# Ariens Service Bulletin and no name belts?



## Stevedots (Feb 15, 2013)

Hello,

I have had my Ariens #926004 since 2005 and when it is not breaking belts it works great. But since 2005 I think I have gone through more auger belts than I should have. Lost my auger belt during the recent storm (had to finish with a shovel!). So that prompted me to join here.

Did some searching on line and I found Ariens Service Bulletin No. B-2085, Dec. 15, 2011. It states that the original (auger) belt #07200020 is not to be used any longer and should be replaced with #07200623. I also just got off an on line chat with Ariens about 5 minutes ago and confirmed that #07200623 is the correct belt to now use.

After having my authorized dealer (free pick up and delivery and so far no bill) replace my belt I took the belt cover off. I wanted to make sure I had belt #07200623 and not the old one. What I found was I think a "no name" belt. All it has on it is the numbers 265-907 0611* and it also says USA.

I suspected (before I took the belt cover off) that the dealer was using the older Ariens belt and not the newer recomended belt. I thought that was why over the years I was going though more auger belts than I thought I should. But now I have a belt with a number that doesn't match any belt I've found on line.

So, my questions are:

Have Ariens users here noticed a difference between the original Ariens belt that was recalled vs the newer Ariens belt?

Have Ariens users here noticed a differenece between Ariens belts and non-Ariens belts?

Who makes belt #265-907-0611*?

If using an after market belt who make the best ones?

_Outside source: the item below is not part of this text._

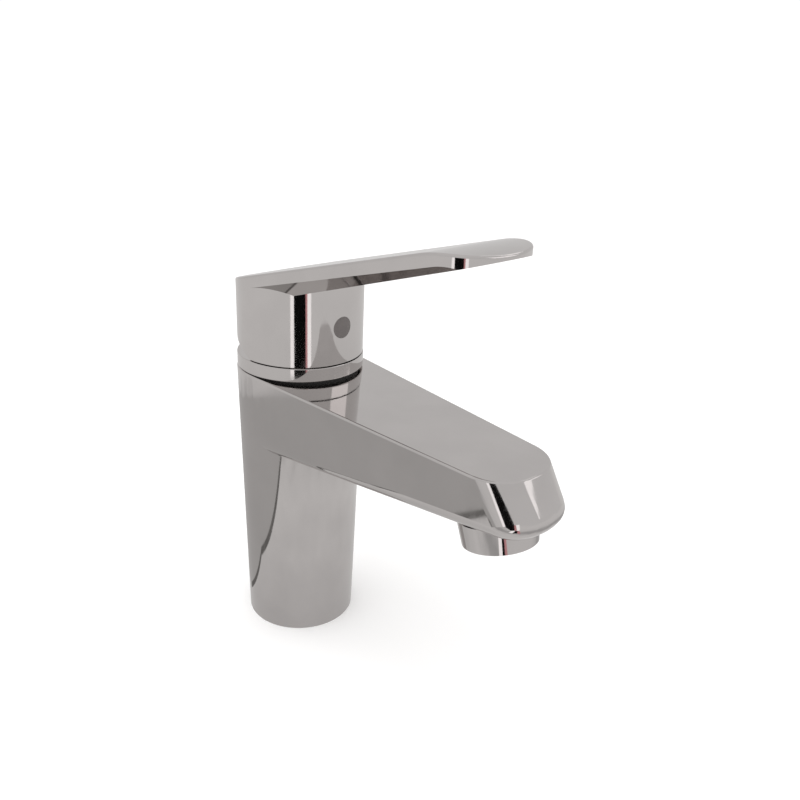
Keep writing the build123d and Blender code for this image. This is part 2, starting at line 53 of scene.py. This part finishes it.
camera_data = bpy.data.cameras.new("camera")
camera_data.lens = 35.97
camera_data.sensor_width = 36.0
camera_data.clip_start = 0.01
camera = bpy.data.objects.new("camera", camera_data)
right, above, back = camera_axes(CAMERA_TURN, CAMERA_DIP, CAMERA_ROLL)
camera.matrix_world = Matrix.Translation(CAMERA_PLACE) @ Matrix(
    (right, above, back)).transposed().to_4x4()
bpy.context.scene.collection.objects.link(camera)
bpy.context.scene.camera = camera
print("camera is", round(CAMERA_PLACE.length, 3), "m from the base")

# %% [markdown]
# ## A small kit for materials
# Every finish below is a node tree. These helpers add a node, join two sockets and give
# noise in the object's own metres, so that a scratch or a ripple has a real size. Object
# coordinates are steady here, because every piece keeps its place in its vertices.

# %% Helpers for node trees
class Finish:
    """A material with a Principled shader, and short names for its nodes."""

    def __init__(self, name):
        self.material = bpy.data.materials.new(name)
        self.material.use_nodes = True
        self.tree = self.material.node_tree
        self.shader = self.tree.nodes["Principled BSDF"]
        self.place = self.add("ShaderNodeTexCoord").outputs["Object"]

    def add(self, kind, **values):
        node = self.tree.nodes.new(kind)
        for name, value in values.items():
            setattr(node, name, value)
        return node

    def join(self, source, target):
        self.tree.links.new(source, target)

    def set(self, **values):
        for name, value in values.items():
            self.shader.inputs[name.replace("_", " ")].default_value = value

    def noise(self, size, detail=2.0, roughness=0.5, stretch=(1, 1, 1)):
        """Noise whose features are about the given size in metres."""
        mapping = self.add("ShaderNodeMapping")
        mapping.inputs["Scale"].default_value = [s / size for s in stretch]
        self.join(self.place, mapping.inputs["Vector"])
        node = self.add("ShaderNodeTexNoise")
        node.inputs["Scale"].default_value = 1.0
        node.inputs["Detail"].default_value = detail
        node.inputs["Roughness"].default_value = roughness
        self.join(mapping.outputs["Vector"], node.inputs["Vector"])
        return node.outputs["Fac"]

    def spread(self, source, low, high, start=0.3, end=0.7):
        """Maps a 0 to 1 pattern onto a range of values."""
        node = self.add("ShaderNodeMapRange")
        node.inputs["From Min"].default_value = start
        node.inputs["From Max"].default_value = end
        node.inputs["To Min"].default_value = low
        node.inputs["To Max"].default_value = high
        self.join(source, node.inputs["Value"])
        return node.outputs["Result"]

    def colours(self, source, stops):
        """Colour ramp over a pattern, from (place, colour) stops."""
        node = self.add("ShaderNodeValToRGB")
        ramp = node.color_ramp
        ramp.elements[0].position, ramp.elements[1].position = stops[0][0], stops[-1][0]
        ramp.elements[0].color = (*stops[0][1], 1)
        ramp.elements[1].color = (*stops[-1][1], 1)
        for place, colour in stops[1:-1]:
            ramp.elements.new(place).color = (*colour, 1)
        self.join(source, node.inputs["Fac"])
        return node.outputs["Color"]

    def relief(self, source, height, strength=1.0):
        """Bump of a given height in metres, on top of any relief already there."""
        bump = self.add("ShaderNodeBump")
        bump.inputs["Strength"].default_value = strength
        bump.inputs["Distance"].default_value = height
        self.join(source, bump.inputs["Height"])
        socket = self.shader.inputs["Normal"]
        if socket.is_linked:
            self.join(socket.links[0].from_socket, bump.inputs["Normal"])
        self.join(bump.outputs["Normal"], socket)


dressed = set()


def dress(finish, *names):
    """Gives one finish to whole CAD nodes."""
    dressed.update(names)
    for name in names:
        mesh = nodes[name].data
        mesh.materials.clear()
        mesh.materials.append(finish.material)


# %% [markdown]
# ## Polished chrome
# Chrome plating on a buffed casting is a mirror, but not a perfect one. Buffing leaves a
# ripple a centimetre or two long and some micrometres high, which makes straight
# reflections swim a little. Fine wiping marks vary the gloss. Both are noise here: a long
# weak bump and a narrow range of roughness. A texture could do the same, but noise needs
# no unwrapping and has a true size. The colour is the metal's own grey reflectance, made a
# little warmer than neutral; that warmth is painted, a tint standing for warm room light.

# %% Chrome
# chromium's own grey, with a painted warm tint that stands for warm light reflected from the room
CHROME_GREY_WITH_PAINTED_WARMTH = (0.62, 0.597, 0.588)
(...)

With the above said, I have just ordered the recomended Ariens auger belt #07200623 if only to see if it is a heaver or more solid looking belt than the unknown one I have now. If the one I have now breaks I'll give the recomended belt a try. (but I won't be going to the dealer to do it) And I still may contact my local dealer (depending on everyones opinions here) and ask what is up with his belt choices.

Thank,

Steve

P.S. I'm sure everyone knows about it but just in case here is a link to the original Service Bulletin:

http://apache.ariens.com/manuals/B-2085.PDF


----------



## Shryp (Jan 1, 2011)

I would say any belt manufacturer would be fine as long as it is the right length and width profile and he is using a proper high torque OPE belt designed for clutching applications. Those are generally kevlar cord belts. If it is not designed for high stress and shock loads that would explain why you go through so many belts.

A quick Google search brought up this page which would link to a belt that should be a suitable replacement.
http://www.stenspartsdirect.com/product_info.php?cPath=47_140_761&products_id=3604


----------



## Stevedots (Feb 15, 2013)

Thanks Shryp,

I looked at the link to the Stens belt and it's product number matches the number on the "no name" belt that is on the blower right now. So I will see how this belt does the rest of the season.

Maybe I'm partly to blame, I have never adjusted the belts tension after use. After the first use of this belt I'll check the tension.

thanks again,

Steve


----------